In modern society, I do think both groups tend to unite against secularism. There's also the point that most people simply don't understand the theology they theoretically believe as a member of a given denomination. Thus, I once came home for break and told my parents I was leaning toward a belief in justification by faith (which I described), only to be told (non-judgementally, I should add) I was apparently picking up Catholic ideas. I had a couple of friends who were Catholic theology majors who would talk about perfectly Catholic doctrines only to have other Catholics object.

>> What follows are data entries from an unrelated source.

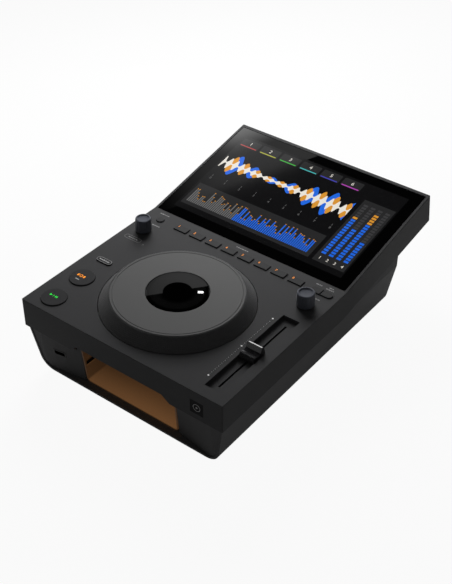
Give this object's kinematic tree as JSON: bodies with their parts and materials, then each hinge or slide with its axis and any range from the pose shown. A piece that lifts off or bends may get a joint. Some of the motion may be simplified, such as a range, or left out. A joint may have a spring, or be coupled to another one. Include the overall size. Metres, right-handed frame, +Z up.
{
  "type": "tabletop media player",
  "caption": "Tabletop media player with a large touch wheel, a raised tilted screen, a pitch fader, a row of keys, push knobs and a lit socket bay in the front.",
  "frame": {"origin": "on the table under the middle of the player's outline", "axes": "+X to the player's right, +Y from the front edge to the back, +Z up"},
  "size_m": [0.25, 0.3753, 0.1222],
  "materials": {
    "casing_plastic": "fine matte charcoal moulding",
    "tub_plastic": "fine matte charcoal moulding",
    "touch_mark_film": "black film with a pale pictogram",
    "screen_glass": "black glossy cover glass",
    "panel_metal": "pressed sheet steel",
    "bay_plastic": "matte moulding under amber light",
    "light_diffuser": "milky amber diffuser, emissive",
    "socket_metal": "plated shell",
    "rear_metal": "black powder coat",
    "black_plastic": "black moulding",
    "jog_plastic": "dimpled dark moulding",
    "jog_metal": "fine blasted dark grey anodised disc",
    "lens_gloss": "black glossy lens",
    "bearing_steel": "bright steel",
    "key_plastic": "matte charcoal cap",
    "knob_rubber": "fluted bluish-grey rubber",
    "fader_plastic": "satin black cap with a white line",
    "board": "green circuit board",
    "foot_rubber": "black rubber"
  },
  "bodies": {
    "casing": {"bay_light_bar": "light_diffuser", "bay_liner": "bay_plastic", "bay_usb_port": "socket_metal", "bearing_inner_race": "bearing_steel", "casing_screws": "bearing_steel", "coax_jacks": "socket_metal", "encoder_sensor": "black_plastic", "fader_body": "panel_metal", "feet": "foot_rubber", "front_panel_left": "tub_plastic", "front_panel_right": "tub_plastic", "front_usb_c_port": "socket_metal", "front_usb_port": "socket_metal", "jog_base_plate": "panel_metal", "jog_display": "black_plastic", "jog_lens": "lens_gloss", "jog_post": "black_plastic", "key_board": "board", "knob_encoders": "bearing_steel", "lower_chassis": "tub_plastic", "main_board": "board", "network_jack": "socket_metal", "power_inlet": "black_plastic", "power_supply": "board", "power_switch_frame": "black_plastic", "rear_panel": "rear_metal", "screen_back_cover": "tub_plastic", "screen_bracket": "panel_metal", "screen_glass": "screen_glass", "screen_panel": "panel_metal", "touch_mark": "touch_mark_film", "upper_chassis": "casing_plastic"},
    "jog_wheel": {"jog_rim": "jog_plastic", "jog_top_plate": "jog_metal", "jog_hub": "black_plastic", "bearing_outer_race": "bearing_steel", "encoder_disc": "bearing_steel"},
    "ball_ring": {"bearing_balls": "bearing_steel"},
    "left_knob": {"left_knob": "knob_rubber", "left_knob_shaft": "bearing_steel"},
    "right_knob_push": {"right_knob_plunger": "bearing_steel"},
    "right_knob": {"right_knob": "knob_rubber", "right_knob_shaft": "bearing_steel"},
    "fader": {"fader_cap": "fader_plastic", "fader_lever": "black_plastic"},
    "power_button": {"power_button": "black_plastic"},
    "play": {"play_button": "key_plastic"},
    "cue": {"cue_button": "key_plastic"},
    "pill_key": {"pill_button": "key_plastic"},
    "small_key": {"small_round_button": "key_plastic"},
    "split_left": {"split_button_left": "key_plastic"},
    "split_right": {"split_button_right": "key_plastic"},
    "hot_cue_1": {"hot_cue_button_1": "key_plastic"},
    "hot_cue_2": {"hot_cue_button_2": "key_plastic"},
    "hot_cue_3": {"hot_cue_button_3": "key_plastic"},
    "hot_cue_4": {"hot_cue_button_4": "key_plastic"},
    "hot_cue_5": {"hot_cue_button_5": "key_plastic"},
    "hot_cue_6": {"hot_cue_button_6": "key_plastic"},
    "hot_cue_7": {"hot_cue_button_7": "key_plastic"},
    "hot_cue_8": {"hot_cue_button_8": "key_plastic"}
  },
  "joints": [
    {"name": "jog_spin", "type": "hinge", "parent": "casing", "child": "jog_wheel", "pos_m": [0, -0.09643, 0.0914], "axis": [0, 0, 1], "continuous": true},
    {"name": "ball_ring_spin", "type": "hinge", "parent": "casing", "child": "ball_ring", "pos_m": [0, -0.09643, 0.0914], "axis": [0, 0, 1], "continuous": true},
    {"name": "left_knob_turn", "type": "hinge", "parent": "casing", "child": "left_knob", "pos_m": [-0.106, -0.02443, 0.0914], "axis": [0, 0, 1], "continuous": true},
    {"name": "right_knob_press", "type": "slide", "parent": "casing", "child": "right_knob_push", "axis": [0, 0, -1], "range_m": [0, 0.0005], "stiffness_N_per_m": 1500, "springref_m": -0.0008},
    {"name": "right_knob_turn", "type": "hinge", "parent": "right_knob_push", "child": "right_knob", "pos_m": [0.1029, -0.02443, 0.0914], "axis": [0, 0, 1], "continuous": true},
    {"name": "fader_slide", "type": "slide", "parent": "casing", "child": "fader", "axis": [0, 1, 0], "range_m": [-0.05, 0.05]},
    {"name": "power_press", "type": "slide", "parent": "casing", "child": "power_button", "axis": [0, -1, 0], "range_m": [0, 0.003], "stiffness_N_per_m": 400, "springref_m": -0.002},
    {"name": "play_press", "type": "slide", "parent": "casing", "child": "play", "axis": [0, 0, -1], "range_m": [0, 0.001], "stiffness_N_per_m": 600, "springref_m": -0.0008},
    {"name": "cue_press", "type": "slide", "parent": "casing", "child": "cue", "axis": [0, 0, -1], "range_m": [0, 0.001], "stiffness_N_per_m": 600, "springref_m": -0.0008},
    {"name": "pill_key_press", "type": "slide", "parent": "casing", "child": "pill_key", "axis": [0, 0, -1], "range_m": [0, 0.001], "stiffness_N_per_m": 600, "springref_m": -0.0008},
    {"name": "small_key_press", "type": "slide", "parent": "casing", "child": "small_key", "axis": [0, 0, -1], "range_m": [0, 0.001], "stiffness_N_per_m": 600, "springref_m": -0.0008},
    {"name": "split_left_press", "type": "slide", "parent": "casing", "child": "split_left", "axis": [0, 0, -1], "range_m": [0, 0.001], "stiffness_N_per_m": 600, "springref_m": -0.0008},
    {"name": "split_right_press", "type": "slide", "parent": "casing", "child": "split_right", "axis": [0, 0, -1], "range_m": [0, 0.001], "stiffness_N_per_m": 600, "springref_m": -0.0008},
    {"name": "hot_cue_1_press", "type": "slide", "parent": "casing", "child": "hot_cue_1", "axis": [0, 0, -1], "range_m": [0, 0.001], "stiffness_N_per_m": 600, "springref_m": -0.0008},
    {"name": "hot_cue_2_press", "type": "slide", "parent": "casing", "child": "hot_cue_2", "axis": [0, 0, -1], "range_m": [0, 0.001], "stiffness_N_per_m": 600, "springref_m": -0.0008},
    {"name": "hot_cue_3_press", "type": "slide", "parent": "casing", "child": "hot_cue_3", "axis": [0, 0, -1], "range_m": [0, 0.001], "stiffness_N_per_m": 600, "springref_m": -0.0008},
    {"name": "hot_cue_4_press", "type": "slide", "parent": "casing", "child": "hot_cue_4", "axis": [0, 0, -1], "range_m": [0, 0.001], "stiffness_N_per_m": 600, "springref_m": -0.0008},
    {"name": "hot_cue_5_press", "type": "slide", "parent": "casing", "child": "hot_cue_5", "axis": [0, 0, -1], "range_m": [0, 0.001], "stiffness_N_per_m": 600, "springref_m": -0.0008},
    {"name": "hot_cue_6_press", "type": "slide", "parent": "casing", "child": "hot_cue_6", "axis": [0, 0, -1], "range_m": [0, 0.001], "stiffness_N_per_m": 600, "springref_m": -0.0008},
    {"name": "hot_cue_7_press", "type": "slide", "parent": "casing", "child": "hot_cue_7", "axis": [0, 0, -1], "range_m": [0, 0.001], "stiffness_N_per_m": 600, "springref_m": -0.0008},
    {"name": "hot_cue_8_press", "type": "slide", "parent": "casing", "child": "hot_cue_8", "axis": [0, 0, -1], "range_m": [0, 0.001], "stiffness_N_per_m": 600, "springref_m": -0.0008}
  ],
  "couplings": [
    {"joint": "ball_ring_spin", "follows": "jog_spin", "ratio": 0.548}
  ]
}
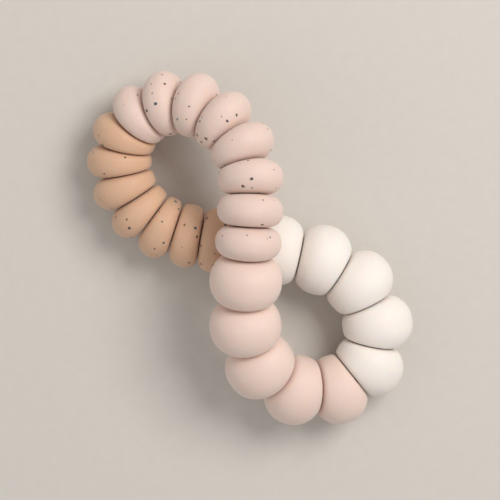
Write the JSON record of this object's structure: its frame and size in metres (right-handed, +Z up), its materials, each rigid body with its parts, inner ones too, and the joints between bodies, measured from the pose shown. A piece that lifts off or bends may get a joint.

I hope that the Protestants watching the film will see the Catholic Marian theology which Mel brings out. Mary feels the blow to Her Son's face and wakes up from sleeping with a jolt. Mary is called "Mother" by Peter as he begs for forgiveness. Mary senses where Jesus is and rubs her cheek on the floor over the dungeon of the High Priest as Jesus looks up. Mary comforts Magdalene. Mary comforts Her Son as He falls on the Way of the Cross (EVERYONE cries at her flashback to the boy Jesus who stumbles and is held by the Mother!)
Though the flashbacks of the Last Supper point out the "for you and for MANY" aspect of His transubstantiation (look it up), the scene is followed by Mary crying out to Jesus, "Flesh of my flesh, blood of my blood!" which is a deep theological study of the Incarnation.
And though Jesus gives many the "converting gaze" during the Passion, it is Mary who the centurian is impressed with, Mary who he lets pass to the foot of the Cross, Mary who stands near as the centurion is showered (baptized?) by the blood and water from His pierced side, in effect Mary who is the catalyst of his conversion.
Two times her eyes are scrutinized at length by the camera: when she stares down that (excellent) man-woman devil (shudder), and when she stares AT YOU, eyes pained and pleading in the well-done Pieta scene. Even if you are not familiar with the Catholic theology of Mediatrix of All Graces or Co-Redemptrix, you get an idea that SHE is the big player, the partner, the only one in-the-know, in this memorable movie. Bravo, Mel!
"... 'Flesh of my flesh, blood of my blood!' which is a deep theological study of the Incarnation."
I would stay really, really far away from characterizing anything about The Passion as a deep theological study of anything.
Furthermore, given that centuries of Marianism in theology, literature, and art failed to sell Protestants on the concept, I sincerely doubt that Gibson's movie will.